<<<<

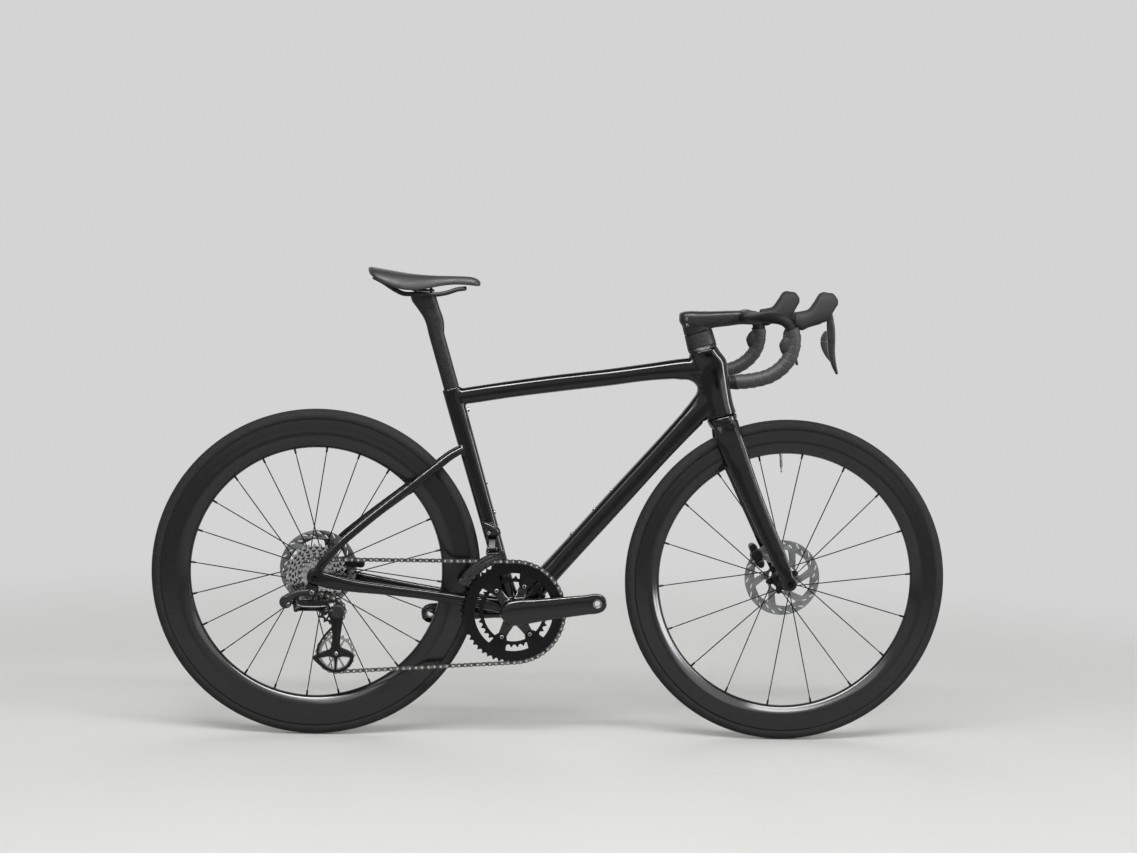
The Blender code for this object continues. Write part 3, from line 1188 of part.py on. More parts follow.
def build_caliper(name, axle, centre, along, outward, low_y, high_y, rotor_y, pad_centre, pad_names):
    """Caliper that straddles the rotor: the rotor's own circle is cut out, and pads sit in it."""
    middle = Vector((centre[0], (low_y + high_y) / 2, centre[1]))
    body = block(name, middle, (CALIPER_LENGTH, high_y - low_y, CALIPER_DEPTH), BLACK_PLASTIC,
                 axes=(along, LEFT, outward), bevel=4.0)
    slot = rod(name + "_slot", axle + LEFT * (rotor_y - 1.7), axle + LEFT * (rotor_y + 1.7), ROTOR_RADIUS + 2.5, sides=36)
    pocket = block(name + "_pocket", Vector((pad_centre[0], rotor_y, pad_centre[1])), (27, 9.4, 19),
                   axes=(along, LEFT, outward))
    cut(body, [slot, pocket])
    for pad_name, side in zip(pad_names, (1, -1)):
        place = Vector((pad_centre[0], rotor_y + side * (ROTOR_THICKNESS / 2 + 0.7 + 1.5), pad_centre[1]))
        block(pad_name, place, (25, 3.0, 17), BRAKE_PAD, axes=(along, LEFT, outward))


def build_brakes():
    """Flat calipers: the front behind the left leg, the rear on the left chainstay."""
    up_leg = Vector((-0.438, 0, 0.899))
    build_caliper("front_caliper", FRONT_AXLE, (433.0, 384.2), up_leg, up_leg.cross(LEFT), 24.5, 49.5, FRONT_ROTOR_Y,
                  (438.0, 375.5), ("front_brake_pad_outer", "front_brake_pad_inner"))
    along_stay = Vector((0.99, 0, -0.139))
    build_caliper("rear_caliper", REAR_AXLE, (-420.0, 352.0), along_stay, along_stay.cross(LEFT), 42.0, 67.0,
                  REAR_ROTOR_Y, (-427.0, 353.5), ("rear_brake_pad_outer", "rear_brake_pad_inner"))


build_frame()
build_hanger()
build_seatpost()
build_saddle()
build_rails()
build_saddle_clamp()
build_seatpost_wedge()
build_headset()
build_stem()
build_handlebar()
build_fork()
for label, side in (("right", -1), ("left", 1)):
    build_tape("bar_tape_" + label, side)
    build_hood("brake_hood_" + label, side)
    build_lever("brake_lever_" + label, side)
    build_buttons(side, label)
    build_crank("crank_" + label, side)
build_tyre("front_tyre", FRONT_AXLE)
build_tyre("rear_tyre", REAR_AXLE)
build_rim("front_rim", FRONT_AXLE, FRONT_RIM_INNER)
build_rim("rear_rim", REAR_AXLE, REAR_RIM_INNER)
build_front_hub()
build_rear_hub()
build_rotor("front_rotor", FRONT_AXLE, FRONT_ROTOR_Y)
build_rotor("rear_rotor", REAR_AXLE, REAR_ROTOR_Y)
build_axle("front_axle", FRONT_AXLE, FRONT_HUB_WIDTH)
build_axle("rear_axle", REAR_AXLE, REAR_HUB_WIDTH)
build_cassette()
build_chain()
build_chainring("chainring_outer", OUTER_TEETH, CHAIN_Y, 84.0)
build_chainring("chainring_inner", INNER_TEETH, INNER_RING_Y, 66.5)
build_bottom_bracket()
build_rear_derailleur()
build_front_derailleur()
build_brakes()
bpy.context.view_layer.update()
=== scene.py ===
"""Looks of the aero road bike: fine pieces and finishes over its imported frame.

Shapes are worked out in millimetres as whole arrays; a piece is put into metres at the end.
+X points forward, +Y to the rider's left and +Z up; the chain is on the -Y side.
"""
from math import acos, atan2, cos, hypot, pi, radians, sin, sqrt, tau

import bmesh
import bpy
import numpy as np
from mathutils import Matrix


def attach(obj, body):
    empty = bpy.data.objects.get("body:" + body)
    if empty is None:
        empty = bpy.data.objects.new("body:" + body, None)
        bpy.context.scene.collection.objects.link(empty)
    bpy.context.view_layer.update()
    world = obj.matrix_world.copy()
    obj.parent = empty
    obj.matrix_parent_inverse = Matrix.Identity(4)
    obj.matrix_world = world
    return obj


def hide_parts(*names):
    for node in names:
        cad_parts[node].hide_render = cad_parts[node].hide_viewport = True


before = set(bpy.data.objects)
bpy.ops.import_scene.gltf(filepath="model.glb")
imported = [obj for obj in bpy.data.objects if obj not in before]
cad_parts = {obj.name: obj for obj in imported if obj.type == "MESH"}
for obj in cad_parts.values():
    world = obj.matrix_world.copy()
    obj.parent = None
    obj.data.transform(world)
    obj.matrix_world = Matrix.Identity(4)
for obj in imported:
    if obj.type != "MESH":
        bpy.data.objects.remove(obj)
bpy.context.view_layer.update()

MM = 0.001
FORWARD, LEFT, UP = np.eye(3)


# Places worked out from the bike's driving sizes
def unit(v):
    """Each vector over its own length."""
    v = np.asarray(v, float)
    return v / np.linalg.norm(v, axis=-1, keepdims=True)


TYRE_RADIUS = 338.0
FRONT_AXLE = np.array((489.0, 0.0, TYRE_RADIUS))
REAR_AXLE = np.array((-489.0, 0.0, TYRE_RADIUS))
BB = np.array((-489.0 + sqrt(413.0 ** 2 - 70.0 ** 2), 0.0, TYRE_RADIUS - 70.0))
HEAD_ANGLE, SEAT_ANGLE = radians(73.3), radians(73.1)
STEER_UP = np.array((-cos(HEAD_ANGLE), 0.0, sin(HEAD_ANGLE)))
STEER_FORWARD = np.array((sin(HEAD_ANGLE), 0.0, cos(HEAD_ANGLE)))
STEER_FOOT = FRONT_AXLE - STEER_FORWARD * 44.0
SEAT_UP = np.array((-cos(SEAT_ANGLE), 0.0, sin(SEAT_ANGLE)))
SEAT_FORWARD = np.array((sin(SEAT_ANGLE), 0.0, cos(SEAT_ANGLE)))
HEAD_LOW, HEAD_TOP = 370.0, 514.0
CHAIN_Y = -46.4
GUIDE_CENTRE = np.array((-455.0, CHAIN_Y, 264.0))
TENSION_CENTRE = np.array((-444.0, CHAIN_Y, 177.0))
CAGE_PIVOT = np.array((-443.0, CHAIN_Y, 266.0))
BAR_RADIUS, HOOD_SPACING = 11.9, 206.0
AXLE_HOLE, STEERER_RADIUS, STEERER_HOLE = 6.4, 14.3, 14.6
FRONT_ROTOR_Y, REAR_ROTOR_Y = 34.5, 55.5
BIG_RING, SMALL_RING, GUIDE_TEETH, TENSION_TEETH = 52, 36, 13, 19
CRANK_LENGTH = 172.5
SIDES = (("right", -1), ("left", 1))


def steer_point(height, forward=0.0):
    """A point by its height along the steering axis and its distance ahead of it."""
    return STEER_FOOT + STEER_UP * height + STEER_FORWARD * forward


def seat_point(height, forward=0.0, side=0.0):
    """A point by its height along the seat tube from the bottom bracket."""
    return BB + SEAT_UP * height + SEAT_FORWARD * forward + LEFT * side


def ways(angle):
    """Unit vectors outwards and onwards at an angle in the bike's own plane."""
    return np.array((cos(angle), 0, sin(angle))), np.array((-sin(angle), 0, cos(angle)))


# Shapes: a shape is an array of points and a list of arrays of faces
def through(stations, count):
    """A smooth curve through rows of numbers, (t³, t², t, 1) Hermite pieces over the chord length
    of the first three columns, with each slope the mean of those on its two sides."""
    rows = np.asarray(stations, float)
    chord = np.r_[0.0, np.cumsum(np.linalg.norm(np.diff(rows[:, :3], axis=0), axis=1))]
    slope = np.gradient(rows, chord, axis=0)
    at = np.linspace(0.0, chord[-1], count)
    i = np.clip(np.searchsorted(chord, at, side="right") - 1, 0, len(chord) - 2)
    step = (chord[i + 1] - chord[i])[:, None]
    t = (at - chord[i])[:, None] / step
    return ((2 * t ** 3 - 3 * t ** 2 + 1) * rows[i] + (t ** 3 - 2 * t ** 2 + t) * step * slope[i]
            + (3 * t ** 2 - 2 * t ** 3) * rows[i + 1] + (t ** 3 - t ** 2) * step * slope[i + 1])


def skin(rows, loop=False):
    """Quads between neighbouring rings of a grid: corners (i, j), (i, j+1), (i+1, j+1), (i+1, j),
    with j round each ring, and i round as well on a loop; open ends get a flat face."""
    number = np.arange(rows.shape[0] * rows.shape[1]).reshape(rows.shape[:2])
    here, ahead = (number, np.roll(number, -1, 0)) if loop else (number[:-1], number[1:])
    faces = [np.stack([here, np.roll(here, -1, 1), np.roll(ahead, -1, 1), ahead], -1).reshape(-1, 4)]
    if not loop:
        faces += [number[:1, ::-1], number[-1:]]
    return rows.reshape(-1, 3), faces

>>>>
<<<<

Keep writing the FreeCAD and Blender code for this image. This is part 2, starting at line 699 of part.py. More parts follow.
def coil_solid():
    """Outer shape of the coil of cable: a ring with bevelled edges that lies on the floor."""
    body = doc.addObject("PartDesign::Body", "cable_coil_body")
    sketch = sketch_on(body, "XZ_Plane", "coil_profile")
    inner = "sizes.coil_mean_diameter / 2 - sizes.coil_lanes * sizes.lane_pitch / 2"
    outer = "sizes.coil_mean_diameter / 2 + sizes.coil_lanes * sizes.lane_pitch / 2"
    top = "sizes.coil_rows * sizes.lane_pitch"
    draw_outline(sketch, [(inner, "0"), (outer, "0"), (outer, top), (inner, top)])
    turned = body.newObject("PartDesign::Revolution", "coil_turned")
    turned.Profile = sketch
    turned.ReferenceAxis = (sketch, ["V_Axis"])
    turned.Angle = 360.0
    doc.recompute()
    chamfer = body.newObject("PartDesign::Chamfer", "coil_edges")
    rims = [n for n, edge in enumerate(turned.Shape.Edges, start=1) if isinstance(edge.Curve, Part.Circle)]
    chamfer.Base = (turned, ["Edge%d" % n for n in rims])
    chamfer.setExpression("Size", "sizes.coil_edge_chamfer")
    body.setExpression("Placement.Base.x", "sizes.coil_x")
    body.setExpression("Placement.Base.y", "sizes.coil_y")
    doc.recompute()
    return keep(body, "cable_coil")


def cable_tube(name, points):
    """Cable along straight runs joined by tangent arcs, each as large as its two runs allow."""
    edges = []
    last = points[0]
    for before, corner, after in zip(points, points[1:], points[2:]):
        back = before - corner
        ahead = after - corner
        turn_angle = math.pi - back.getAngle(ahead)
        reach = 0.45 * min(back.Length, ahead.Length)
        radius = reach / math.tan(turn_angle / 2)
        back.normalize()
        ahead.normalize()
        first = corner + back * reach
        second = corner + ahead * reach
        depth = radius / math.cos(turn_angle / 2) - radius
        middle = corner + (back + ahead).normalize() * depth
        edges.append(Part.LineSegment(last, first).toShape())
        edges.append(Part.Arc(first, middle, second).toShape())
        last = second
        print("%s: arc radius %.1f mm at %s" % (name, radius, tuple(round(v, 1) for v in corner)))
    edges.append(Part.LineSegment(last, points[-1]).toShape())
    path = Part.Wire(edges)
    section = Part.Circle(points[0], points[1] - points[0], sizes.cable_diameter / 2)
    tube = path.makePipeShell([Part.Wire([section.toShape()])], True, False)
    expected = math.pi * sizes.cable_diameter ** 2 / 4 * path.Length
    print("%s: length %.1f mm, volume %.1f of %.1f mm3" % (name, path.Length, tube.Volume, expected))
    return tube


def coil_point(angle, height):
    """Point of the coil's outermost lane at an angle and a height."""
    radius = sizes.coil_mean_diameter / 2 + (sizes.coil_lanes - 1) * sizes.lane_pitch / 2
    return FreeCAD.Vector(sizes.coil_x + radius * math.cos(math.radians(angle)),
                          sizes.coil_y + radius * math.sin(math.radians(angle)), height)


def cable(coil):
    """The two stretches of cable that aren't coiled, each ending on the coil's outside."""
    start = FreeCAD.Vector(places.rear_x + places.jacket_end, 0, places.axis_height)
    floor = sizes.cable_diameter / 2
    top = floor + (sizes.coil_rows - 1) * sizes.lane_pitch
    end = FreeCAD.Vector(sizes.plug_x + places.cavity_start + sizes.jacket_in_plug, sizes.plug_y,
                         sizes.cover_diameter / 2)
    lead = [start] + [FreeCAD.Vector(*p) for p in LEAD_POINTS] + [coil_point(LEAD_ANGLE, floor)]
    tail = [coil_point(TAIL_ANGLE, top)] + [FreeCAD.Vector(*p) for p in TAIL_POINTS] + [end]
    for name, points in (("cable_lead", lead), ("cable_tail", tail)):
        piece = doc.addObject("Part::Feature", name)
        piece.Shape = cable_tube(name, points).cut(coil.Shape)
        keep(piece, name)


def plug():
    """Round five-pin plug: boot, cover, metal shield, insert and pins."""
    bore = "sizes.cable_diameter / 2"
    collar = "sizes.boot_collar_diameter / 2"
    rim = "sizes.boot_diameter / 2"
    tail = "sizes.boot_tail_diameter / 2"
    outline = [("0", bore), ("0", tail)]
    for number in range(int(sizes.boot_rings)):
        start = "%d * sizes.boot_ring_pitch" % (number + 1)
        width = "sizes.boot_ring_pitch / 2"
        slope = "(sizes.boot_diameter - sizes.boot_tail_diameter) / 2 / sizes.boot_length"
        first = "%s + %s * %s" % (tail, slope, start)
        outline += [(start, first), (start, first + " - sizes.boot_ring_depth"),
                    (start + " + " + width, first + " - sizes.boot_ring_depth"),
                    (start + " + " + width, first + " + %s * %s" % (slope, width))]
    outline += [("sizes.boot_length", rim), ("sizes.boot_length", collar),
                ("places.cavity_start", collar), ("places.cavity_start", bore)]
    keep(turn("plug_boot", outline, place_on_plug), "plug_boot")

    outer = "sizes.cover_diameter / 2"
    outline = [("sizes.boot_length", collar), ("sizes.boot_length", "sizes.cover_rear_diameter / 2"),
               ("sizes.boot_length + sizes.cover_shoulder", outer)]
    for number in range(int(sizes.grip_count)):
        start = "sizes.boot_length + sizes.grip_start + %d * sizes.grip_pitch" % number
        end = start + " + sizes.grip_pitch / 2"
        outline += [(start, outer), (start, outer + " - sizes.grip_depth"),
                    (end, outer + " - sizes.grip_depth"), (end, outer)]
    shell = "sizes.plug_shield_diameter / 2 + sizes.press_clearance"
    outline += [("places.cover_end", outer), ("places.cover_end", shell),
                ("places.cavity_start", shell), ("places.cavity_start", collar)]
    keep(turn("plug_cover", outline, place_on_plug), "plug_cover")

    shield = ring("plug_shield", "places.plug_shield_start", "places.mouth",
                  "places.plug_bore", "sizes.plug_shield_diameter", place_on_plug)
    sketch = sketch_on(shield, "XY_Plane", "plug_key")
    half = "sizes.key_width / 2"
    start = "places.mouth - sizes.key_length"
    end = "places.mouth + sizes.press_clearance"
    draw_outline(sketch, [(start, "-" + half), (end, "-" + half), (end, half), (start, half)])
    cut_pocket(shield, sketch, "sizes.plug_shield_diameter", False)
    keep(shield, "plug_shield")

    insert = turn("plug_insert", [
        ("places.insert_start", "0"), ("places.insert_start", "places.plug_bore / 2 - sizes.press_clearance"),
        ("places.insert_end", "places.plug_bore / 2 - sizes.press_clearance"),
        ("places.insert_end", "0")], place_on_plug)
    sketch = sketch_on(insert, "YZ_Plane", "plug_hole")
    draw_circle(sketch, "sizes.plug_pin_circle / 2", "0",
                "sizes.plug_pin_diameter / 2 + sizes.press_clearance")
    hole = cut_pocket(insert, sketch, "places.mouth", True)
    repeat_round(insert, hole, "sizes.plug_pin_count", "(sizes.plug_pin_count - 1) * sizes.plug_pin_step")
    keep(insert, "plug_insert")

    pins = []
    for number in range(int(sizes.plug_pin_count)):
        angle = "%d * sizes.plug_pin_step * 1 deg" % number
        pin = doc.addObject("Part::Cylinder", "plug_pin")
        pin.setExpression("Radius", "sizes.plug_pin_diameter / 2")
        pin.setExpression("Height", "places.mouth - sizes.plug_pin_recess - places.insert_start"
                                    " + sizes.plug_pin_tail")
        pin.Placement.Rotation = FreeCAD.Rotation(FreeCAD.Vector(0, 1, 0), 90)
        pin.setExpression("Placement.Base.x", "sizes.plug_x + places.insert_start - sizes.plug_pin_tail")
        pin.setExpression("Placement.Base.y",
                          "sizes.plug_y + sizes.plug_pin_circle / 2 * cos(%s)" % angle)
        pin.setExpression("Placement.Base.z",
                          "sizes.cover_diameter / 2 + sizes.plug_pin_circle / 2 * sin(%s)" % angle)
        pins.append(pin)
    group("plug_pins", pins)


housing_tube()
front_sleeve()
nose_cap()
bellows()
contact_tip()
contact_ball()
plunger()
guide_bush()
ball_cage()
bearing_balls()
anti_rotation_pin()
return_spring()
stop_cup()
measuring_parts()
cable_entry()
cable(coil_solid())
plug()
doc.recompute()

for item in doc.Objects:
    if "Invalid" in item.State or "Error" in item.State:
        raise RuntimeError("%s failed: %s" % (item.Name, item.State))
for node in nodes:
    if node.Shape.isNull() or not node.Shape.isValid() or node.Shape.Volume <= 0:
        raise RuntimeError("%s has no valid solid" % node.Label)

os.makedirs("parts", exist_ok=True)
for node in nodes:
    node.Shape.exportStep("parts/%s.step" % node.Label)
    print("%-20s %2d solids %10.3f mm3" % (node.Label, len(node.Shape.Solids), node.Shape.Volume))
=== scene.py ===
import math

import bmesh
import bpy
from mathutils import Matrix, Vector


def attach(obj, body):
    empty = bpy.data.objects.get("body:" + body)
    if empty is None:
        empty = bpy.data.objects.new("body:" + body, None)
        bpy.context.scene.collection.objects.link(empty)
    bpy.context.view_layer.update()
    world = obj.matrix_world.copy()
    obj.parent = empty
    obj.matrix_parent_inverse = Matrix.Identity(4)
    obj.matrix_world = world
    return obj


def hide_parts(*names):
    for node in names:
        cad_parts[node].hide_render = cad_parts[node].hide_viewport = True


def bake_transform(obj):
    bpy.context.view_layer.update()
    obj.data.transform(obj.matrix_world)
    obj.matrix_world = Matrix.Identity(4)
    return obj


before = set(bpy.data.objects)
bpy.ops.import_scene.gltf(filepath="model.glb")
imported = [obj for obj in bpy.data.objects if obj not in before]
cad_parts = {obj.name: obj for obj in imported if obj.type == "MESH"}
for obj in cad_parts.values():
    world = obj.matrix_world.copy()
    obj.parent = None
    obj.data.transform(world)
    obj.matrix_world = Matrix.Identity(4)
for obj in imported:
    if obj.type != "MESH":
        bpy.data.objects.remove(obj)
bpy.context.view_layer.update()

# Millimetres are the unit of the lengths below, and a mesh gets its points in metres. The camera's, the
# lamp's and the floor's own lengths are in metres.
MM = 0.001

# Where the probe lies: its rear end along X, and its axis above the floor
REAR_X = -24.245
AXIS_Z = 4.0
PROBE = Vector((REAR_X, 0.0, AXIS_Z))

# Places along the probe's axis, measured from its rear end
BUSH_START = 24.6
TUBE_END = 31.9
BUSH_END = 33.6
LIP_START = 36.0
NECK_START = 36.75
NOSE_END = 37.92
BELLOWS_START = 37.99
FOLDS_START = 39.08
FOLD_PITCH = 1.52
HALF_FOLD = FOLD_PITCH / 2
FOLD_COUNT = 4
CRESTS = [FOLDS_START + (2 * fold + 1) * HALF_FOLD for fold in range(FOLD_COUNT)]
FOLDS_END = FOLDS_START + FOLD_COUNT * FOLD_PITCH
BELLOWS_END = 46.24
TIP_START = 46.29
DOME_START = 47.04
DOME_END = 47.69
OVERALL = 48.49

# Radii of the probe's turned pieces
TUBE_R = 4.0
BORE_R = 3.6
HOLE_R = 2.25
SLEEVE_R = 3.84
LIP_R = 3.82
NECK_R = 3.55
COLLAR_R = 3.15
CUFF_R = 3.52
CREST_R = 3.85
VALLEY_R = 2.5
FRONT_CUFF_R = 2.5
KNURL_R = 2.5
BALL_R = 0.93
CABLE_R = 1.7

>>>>
<<<<

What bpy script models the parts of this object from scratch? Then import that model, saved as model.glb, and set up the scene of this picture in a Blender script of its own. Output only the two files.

>>>>

From the entries above, extract only the lines running from the one containing "The Blender code" through the one containing "BRAKE_PAD, axes=(along, LEFT, outward))", inclusive.

The Blender code for this object continues. Write part 3, from line 1188 of part.py on. More parts follow.
def build_caliper(name, axle, centre, along, outward, low_y, high_y, rotor_y, pad_centre, pad_names):
    """Caliper that straddles the rotor: the rotor's own circle is cut out, and pads sit in it."""
    middle = Vector((centre[0], (low_y + high_y) / 2, centre[1]))
    body = block(name, middle, (CALIPER_LENGTH, high_y - low_y, CALIPER_DEPTH), BLACK_PLASTIC,
                 axes=(along, LEFT, outward), bevel=4.0)
    slot = rod(name + "_slot", axle + LEFT * (rotor_y - 1.7), axle + LEFT * (rotor_y + 1.7), ROTOR_RADIUS + 2.5, sides=36)
    pocket = block(name + "_pocket", Vector((pad_centre[0], rotor_y, pad_centre[1])), (27, 9.4, 19),
                   axes=(along, LEFT, outward))
    cut(body, [slot, pocket])
    for pad_name, side in zip(pad_names, (1, -1)):
        place = Vector((pad_centre[0], rotor_y + side * (ROTOR_THICKNESS / 2 + 0.7 + 1.5), pad_centre[1]))
        block(pad_name, place, (25, 3.0, 17), BRAKE_PAD, axes=(along, LEFT, outward))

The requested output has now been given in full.